Because he made no arguments in his initial brief raising Booker/Apprendi related issues, Mitchell has abandoned those issues on appeal. Accordingly, we reinstate our previous opinion in this case and affirm, once again, Mitchell’s sentence after our reconsideration in light of Booker, pursuant to the Supreme Court’s mandate.

OPINION REINSTATED; SENTENCE AFFIRMED.

TJOFLAT, Circuit Judge.

The Supreme Court vacated our judgment in this case and remanded the case for further consideration in light of United States v. Booker. Citing United States v. Ardley, which constitutes binding precedent, the court refuses to carry out this assignment because appellant failed to raise in his initial brief the issue Booker resolves; he “abandoned” the issue. Ante at 720. He is deemed to have abandoned, or waived, it even though the issue had been explicitly foreclosed by binding precedent and no one anticipated the Supreme Court’s ruling in Blakely v. Wash ington, 542 U.S. 296, 124 S.Ct. 2531, 159 L.Ed.2d 403 (2004), the rationale of which Booker adopted.

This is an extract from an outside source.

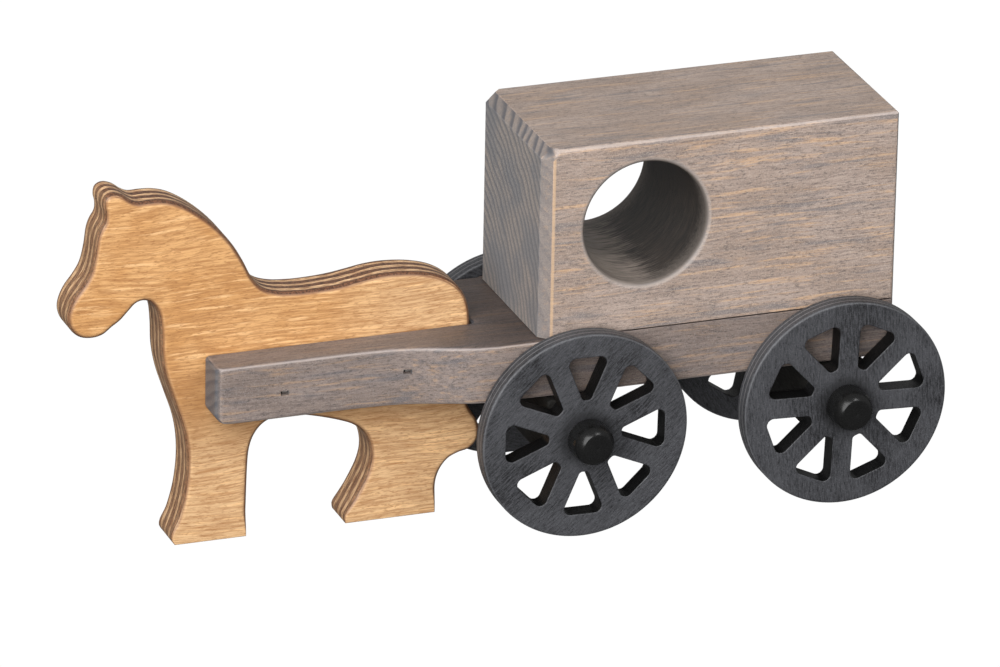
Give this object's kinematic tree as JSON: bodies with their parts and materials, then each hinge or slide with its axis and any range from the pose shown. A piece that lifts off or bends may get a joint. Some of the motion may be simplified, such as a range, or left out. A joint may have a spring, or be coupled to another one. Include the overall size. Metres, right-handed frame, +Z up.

In United States v. Levy, 391 F.3d 1327, 1335 (11th Cir.2004), in dissenting to the court’s refusal to reconsider en banc the Ardley abandonment/waiver holding, I explained the fallacy of that holding in the scenario we are faced with here—a remand from the Supreme Court with instructions to reconsider the issue the appellant has raised. But for the binding precedent created by Ardley and Levy, I would carry out the Court’s mandate and consider the issue in light of Booker. 
      
      . Appellant raised the issue in his petition for rehearing. We summarily denied the petition in a one-line order.